1. Rechtlicher Status der Beschwerdekammern des EPA
Die Verfahren vor den Beschwerdekammern sind eigenständig, und die Entscheidungen der nationalen Gerichte haben keine Rechtskraft (s. R 21/09, sehr ausführlich in dieser Frage, sowie z. B. zum Verhältnis zwischen nationaler Rechtsprechung und Entscheidung der Beschwerdekammern: T 1904/12, T 885/02, T 202/13, T 231/13, T 488/16).

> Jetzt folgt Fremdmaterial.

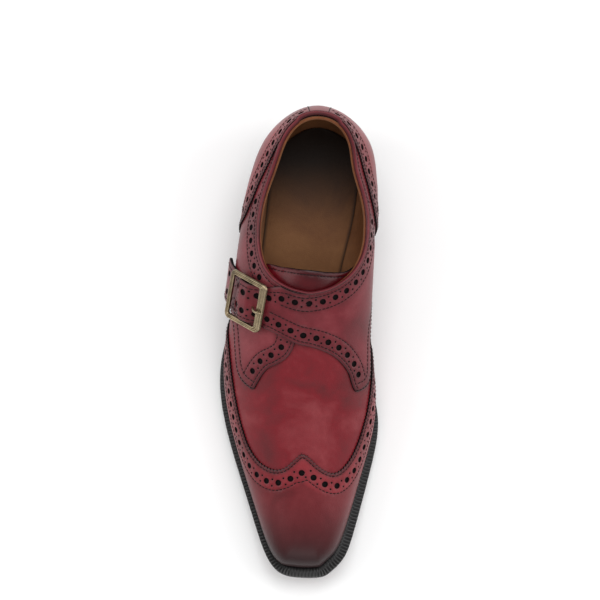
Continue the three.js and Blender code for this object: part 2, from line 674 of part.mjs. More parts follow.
// The strap beyond the crown: its front edge, its rounded end and its back edge.
const STRAP_END = [
  [9.05, 1.38], [9.24, 1.5], [9.41, 1.6], [9.6, 1.7], [9.76, 1.8], [9.9, 1.85], [10.15, 1.88],
  [10.4, 1.88], [10.6, 1.85], [10.68, 1.8], [10.48, 1.7], [10.29, 1.6], [10.11, 1.5], [9.92, 1.38],
  [9.84, 1.28],
];
const COUNTER_MEDIAL = [
  [10.95, -0.1], [11.0, 0.0], [11.2, 0.15], [11.42, 0.28], [11.55, 0.35], [11.95, 0.4],
  [12.65, 0.43], [13.45, 0.47], [14.3, 0.54], [15.1, 0.62],
];
const COUNTER_LATERAL = [
  [10.95, 2.1], [11.0, 2.0], [11.25, 1.86], [11.48, 1.76], [11.6, 1.7], [12.0, 1.62],
  [12.6, 1.58], [13.25, 1.53], [13.95, 1.48], [14.85, 1.39],
];

// Rounds a pattern line with a curve through its points.
function rounded(points, closed = false) {
  const curve = new THREE.CatmullRomCurve3(
    points.map(([row, girth]) => new THREE.Vector3(row, girth * 8, 0)),
    closed,
    "centripetal",
  );
  return curve.getPoints(points.length * 2).map((p) => [p.x, p.y / 8]);
}

const layerBottom = (layer) => SEAM_GAP + layer * (OVERLAY_THICK + SEAM_GAP);
const layerTop = (layer) => layerBottom(layer) + OVERLAY_THICK;

// The wing cap covers the toe and runs back along both sides as wings.
const capCutter = flatCutter([...rounded(WING_EDGE), [-1, 2.1], [-1, -0.1]]);
add(
  "wing_cap",
  wrap(wholeLast.intersect(capCutter), constant(layerBottom(0)), constant(layerTop(0))),
  0x6d2530,
  0.45,
);

// Each quarter reaches from its front edge to the back seam.
const BACK_SEAM = LAST_ROW - 0.02;
const lateralCutter = flatCutter([
  ...rounded(QUARTER_LATERAL_FRONT),
  [throatRow + 0.12, 1.1],
  ...collarLateral.filter(([row, girth]) => girth > 1.1 && row < BACK_SEAM),
  [BACK_SEAM, 1.41],
  [BACK_SEAM, 2.1],
]);
add(
  "quarter_lateral",
  wrap(shell.intersect(lateralCutter), constant(layerBottom(0)), constant(layerTop(0))),
  0x843039,
  0.5,
);

// The inner quarter carries the strap, in one piece with it. Past the crown the strap climbs onto
// the outer quarter, rises over the bar of the buckle, drops again and stands off at its end.
const STRAP_OVER_BAR = 3.9;
const STRAP_END_LIFT = 3.5;
const PRONG_HOLE = { row: 9.42, girth: 1.37, halfRow: 0.07, halfGirth: 0.046 };
function strapLift(row, girth) {
  const onto = smooth(girth, 0.96, 1.08) * (layerBottom(1) - layerBottom(0));
  const over = STRAP_OVER_BAR * (smooth(girth, 1.35, 1.415) - smooth(girth, 1.47, 1.55));
  return onto + over + STRAP_END_LIFT * smooth(girth, 1.62, 1.88);
}
const medialCutter = flatCutter([
  ...rounded(QUARTER_MEDIAL_FRONT),
  ...rounded(STRAP_END),
  ...collarLateral.filter(([row, girth]) => girth < 1.2).reverse(),
  ...collarMedial.filter(([row]) => row < BACK_SEAM),
  [BACK_SEAM, 0.59],
  [BACK_SEAM, -0.1],
]);
const prongHole = [];
for (let k = 0; k < 12; k++) {
  const turn = (k * Math.PI) / 6;
  prongHole.push([
    PRONG_HOLE.row + PRONG_HOLE.halfRow * Math.cos(turn),
    PRONG_HOLE.girth + PRONG_HOLE.halfGirth * Math.sin(turn),
  ]);
}
add(
  "quarter_medial",
  wrap(
    shell.intersect(medialCutter).subtract(flatCutter(prongHole)),
    (row, girth) => layerBottom(0) + strapLift(row, girth),
    (row, girth) =>
      layerTop(0) + strapLift(row, girth) + (STRAP_THICK - OVERLAY_THICK) * smooth(girth, 0.9, 1.1),
  ),
  0x843039,
  0.5,
);

// The counter wraps the heel over both quarters, and reaches up to the opening's edge.
const counterCutter = flatCutter([
  ...rounded(COUNTER_MEDIAL),
  [15.4, 1.0],
  [15.0, 1.0],
  ...rounded(COUNTER_LATERAL).reverse(),
  [10.95, 2.1],
  [LAST_ROW + 2, 2.1],
  [LAST_ROW + 2, -0.1],
]);
add(
  "heel_counter",
  wrap(shell.intersect(counterCutter), constant(layerBottom(1)), constant(layerTop(1))),
  0x6d2530,
  0.45,
);

// The tongue lies inside the throat and stands a little above the strap.
const tongueCutter = flatCutter(
  rounded(
    [
      [8.9, 0.72], [8.9, 1.28], [9.5, 1.36], [10.2, 1.4], [10.42, 1.34], [10.5, 1.2], [10.52, 1.0],
      [10.5, 0.8], [10.42, 0.68], [10.2, 0.61], [9.5, 0.65],
    ],
    true,
  ),
);
const tongueTop = UPPER_WALL + SEAM_GAP;
const TONGUE_SINK = 5; // its free end sinks into the opening by this much
const tongueSink = (row) => TONGUE_SINK * smooth(row, 9.5, 10.5);
add(
  "tongue",
  wrap(
    wholeLast.intersect(tongueCutter),
    (row) => -tongueTop - TONGUE_THICK - tongueSink(row),
    (row) => -tongueTop - tongueSink(row),
  ),
  0x6a1420,
  0.3,
);

// ---- buckle ----

const BUCKLE = { row: 9.59, girth: 1.435 }; // its middle, on the last
const BUCKLE_TURN = 8; // degrees, towards the heel on the outer side
const BUCKLE_LONG = 33; // along the strap
const BUCKLE_TALL = 34; // across the strap
const BUCKLE_FRONT_BAR = 5; // the bar towards the instep
const BUCKLE_BAR = 3.4; // the other three
const BUCKLE_THICK = 2.4;
const BUCKLE_CURVE = 100; // radius to which the frame is bent round the foot
const BUCKLE_LIFT = 5.1; // underside of the frame, above the last
const HINGE_DIAMETER = 2.4;
const HINGE_LIFT = 3.75;
const PRONG_DIAMETER = 1.8;

const buckleMiddle = netPoint(BUCKLE.row, BUCKLE.girth, 0);
const buckleNormal = netPoint(BUCKLE.row, BUCKLE.girth, 1).sub(buckleMiddle).normalize();
const alongFoot = netPoint(BUCKLE.row + 0.3, BUCKLE.girth, 0)
  .sub(netPoint(BUCKLE.row - 0.3, BUCKLE.girth, 0))
  .normalize();
const buckleA = new THREE.Vector3().crossVectors(alongFoot, buckleNormal).normalize();
const buckleB = new THREE.Vector3().crossVectors(buckleNormal, buckleA).normalize();
buckleA.applyAxisAngle(buckleNormal, -THREE.MathUtils.degToRad(BUCKLE_TURN));
buckleB.applyAxisAngle(buckleNormal, -THREE.MathUtils.degToRad(BUCKLE_TURN));

// A point over the strap: a towards the instep, b towards the heel, h off the last.
function overStrap(a, b, h) {
  return buckleMiddle
    .clone()
    .addScaledVector(buckleA, a)
    .addScaledVector(buckleB, b)
    .addScaledVector(buckleNormal, h - (a * a) / (2 * BUCKLE_CURVE));
}

// Corner points of a rounded rectangle, anticlockwise.
function roundedCorners(minA, maxA, minB, maxB, radius, perCorner = 4) {
  const points = [];
  const centres = [
    [maxA - radius, maxB - radius, 0],
    [minA + radius, maxB - radius, 1],
    [minA + radius, minB + radius, 2],
    [maxA - radius, minB + radius, 3],
  ];
  for (const [a, b, quarter] of centres)
    for (let k = 0; k <= perCorner; k++) {
      const turn = ((quarter + k / perCorner) * Math.PI) / 2;
      points.push([a + radius * Math.cos(turn), b + radius * Math.sin(turn)]);
    }
  return points;
}
function closedRing(loops) {
  const positions = [];
  const index = [];
  const n = loops[0].length;
  for (const loop of loops) for (const p of loop) positions.push(p.x, p.y, p.z);
  for (let l = 0; l < loops.length; l++)
    for (let i = 0; i < n; i++) {
      const m = ((l + 1) % loops.length) * n;
      const j = (i + 1) % n;
      index.push(l * n + i, l * n + j, m + j, l * n + i, m + j, m + i);
    }
  const g = new THREE.BufferGeometry();
  g.setAttribute("position", new THREE.Float32BufferAttribute(positions, 3));
  g.setIndex(index);
  return cleaned(g);
}
function rodThrough(points, diameter, steps) {
  const path = new THREE.CatmullRomCurve3(points);
  const around = 8;
  const side = buckleB;
  const positions = [];
  const index = [];
  for (let i = 0; i <= steps; i++) {
    const t = i / steps;
    const tangent = path.getTangentAt(t);
    const other = new THREE.Vector3().crossVectors(tangent, side).normalize();
    const square = new THREE.Vector3().crossVectors(other, tangent).normalize();
    const centre = path.getPointAt(t);
    for (let k = 0; k < around; k++) {
      const turn = (2 * Math.PI * k) / around;
      const p = centre
        .clone()
        .addScaledVector(square, (Math.cos(turn) * diameter) / 2)
        .addScaledVector(other, (Math.sin(turn) * diameter) / 2);
      positions.push(p.x, p.y, p.z);
    }
  }
  for (let i = 0; i < steps; i++)
    for (let k = 0; k < around; k++) {
      const [a, b] = [i * around + k, i * around + ((k + 1) % around)];
      index.push(a, b, b + around, a, b + around, a + around);
    }
  for (let k = 1; k < around - 1; k++) {
    index.push(0, k + 1, k);
    const end = steps * around;
    index.push(end, end + k, end + k + 1);
  }
  const g = new THREE.BufferGeometry();
  g.setAttribute("position", new THREE.Float32BufferAttribute(positions, 3));
  g.setIndex(index);
  return cleaned(g);
}

const halfLong = BUCKLE_LONG / 2;
const halfTall = BUCKLE_TALL / 2;
const outerCorners = roundedCorners(-halfLong, halfLong, -halfTall, halfTall, 4);
const innerCorners = roundedCorners(
  -halfLong + BUCKLE_BAR,
  halfLong - BUCKLE_FRONT_BAR,
  -halfTall + BUCKLE_BAR,
  halfTall - BUCKLE_BAR,
  1.2,
);
const lowFrame = BUCKLE_LIFT;
const highFrame = BUCKLE_LIFT + BUCKLE_THICK;
const frame = toSolid(
  closedRing([
    outerCorners.map(([a, b]) => overStrap(a, b, lowFrame)),
    outerCorners.map(([a, b]) => overStrap(a, b, highFrame)),
    innerCorners.map(([a, b]) => overStrap(a, b, highFrame)),
    innerCorners.map(([a, b]) => overStrap(a, b, lowFrame)),
  ]),
);
const hingeReach = halfTall - BUCKLE_BAR / 2;
const hinge = new THREE.CylinderGeometry(HINGE_DIAMETER / 2, HINGE_DIAMETER / 2, hingeReach * 2, 10);
hinge.applyQuaternion(
  new THREE.Quaternion().setFromUnitVectors(new THREE.Vector3(0, 1, 0), buckleB),
);
hinge.translate(...overStrap(0, 0, HINGE_LIFT).toArray());
add("buckle_frame", toGeometry(frame.add(toSolid(hinge))), 0x8a6f45, 0.35, 0.9);

const holePlace = netPoint(PRONG_HOLE.row, PRONG_HOLE.girth, 0).sub(buckleMiddle);
const prongB = holePlace.dot(buckleB);
const prongOver = highFrame + SEAM_GAP * 1.6 + PRONG_DIAMETER / 2;
add(
  "buckle_prong",
  rodThrough(
    [
      overStrap(HINGE_DIAMETER / 2 + SEAM_GAP + PRONG_DIAMETER / 2, prongB, HINGE_LIFT - 0.6),
      overStrap(holePlace.dot(buckleA), prongB, HINGE_LIFT + 1.1),
      overStrap(halfLong - BUCKLE_FRONT_BAR, prongB, prongOver),
      overStrap(halfLong + 0.8, prongB, prongOver - 0.1),
    ],
    PRONG_DIAMETER,
    8,
  ),
  0x8a6f45,
  0.35,
  0.9,
);

// The shoe stands centred over the origin.
const box = new THREE.Box3().setFromObject(group);
const middle = box.getCenter(new THREE.Vector3());
for (const mesh of group.children) mesh.geometry.translate(-middle.x, -middle.y, 0);

export default group;
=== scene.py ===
import bmesh
import bpy
import math
import numpy as np
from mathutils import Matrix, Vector
from mathutils.geometry import delaunay_2d_cdt
from mathutils.kdtree import KDTree


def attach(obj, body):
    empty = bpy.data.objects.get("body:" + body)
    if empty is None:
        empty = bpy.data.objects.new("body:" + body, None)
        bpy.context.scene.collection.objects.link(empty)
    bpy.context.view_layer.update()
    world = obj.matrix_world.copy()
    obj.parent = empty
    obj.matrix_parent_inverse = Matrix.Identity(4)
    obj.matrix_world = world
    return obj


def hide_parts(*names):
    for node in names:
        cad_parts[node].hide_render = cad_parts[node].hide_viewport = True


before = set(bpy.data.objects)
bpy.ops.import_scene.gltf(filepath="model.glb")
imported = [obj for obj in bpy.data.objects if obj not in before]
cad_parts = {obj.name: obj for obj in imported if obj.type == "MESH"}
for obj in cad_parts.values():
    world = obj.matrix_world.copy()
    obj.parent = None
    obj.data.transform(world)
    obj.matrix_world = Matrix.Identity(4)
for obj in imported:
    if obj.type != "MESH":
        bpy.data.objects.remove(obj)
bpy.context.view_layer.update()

# Camera, floor and light. The photograph looks down on the shoe from a little in front of its toe,
# with the shoe turned two degrees clockwise. The floor is plain and pale, and the light is soft,
# from wide panels above, at both sides and in front of the toe.
CAMERA_PLACE = (0.00645, -0.1887, 1.683)
CAMERA_TILT = 7.5
CAMERA_TURN = 2.12
CAMERA_LENS = 150.2
FLOOR_REACH = 6
camera_data = bpy.data.cameras.new("camera")
camera_data.lens = CAMERA_LENS
camera_data.clip_end = 20
camera = bpy.data.objects.new("camera", camera_data)
camera.location = CAMERA_PLACE
camera.rotation_euler = (math.radians(CAMERA_TILT), 0, math.radians(CAMERA_TURN))
bpy.context.collection.objects.link(camera)
bpy.context.scene.camera = camera


def dye(red, green, blue):
    """A colour as the eye reads it, 0 to 255, as the shader takes it."""
    shares = [value / 255 for value in (red, green, blue)]
    return (*[s / 12.92 if s <= 0.04045 else ((s + 0.055) / 1.055) ** 2.4 for s in shares], 1)


def set_inputs(node, values):
    """Plain numbers and colours on a node's inputs."""
    for socket, value in values.items():
        node.inputs[socket].default_value = value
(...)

In T 2220/14 wurde an das Verhältnis zwischen nationalen Entscheidungen und den Verfahren vor den Beschwerdekammern erinnert. In Letzteren darf über Fragen der Patentierbarkeit allein auf der Grundlage des EPÜ entschieden werden. Was Entscheidungen zur Patentierbarkeit in EPÜ-Vertragsstaaten betrifft, so dürfen diese nicht als für die Beschwerdekammern verbindlich zitiert werden, und Patentansprüche dürfen nicht mit der Begründung zurückgewiesen werden, dass ihre Patentfähigkeit nach dem Recht eines Mitgliedstaats keinen Bestand hat (T 452/91). Solche Überlegungen gelten auch für Entscheidungen von Gerichten aus Nichtmitgliedstaaten wie etwa den USA (Nr. 16 der Gründe).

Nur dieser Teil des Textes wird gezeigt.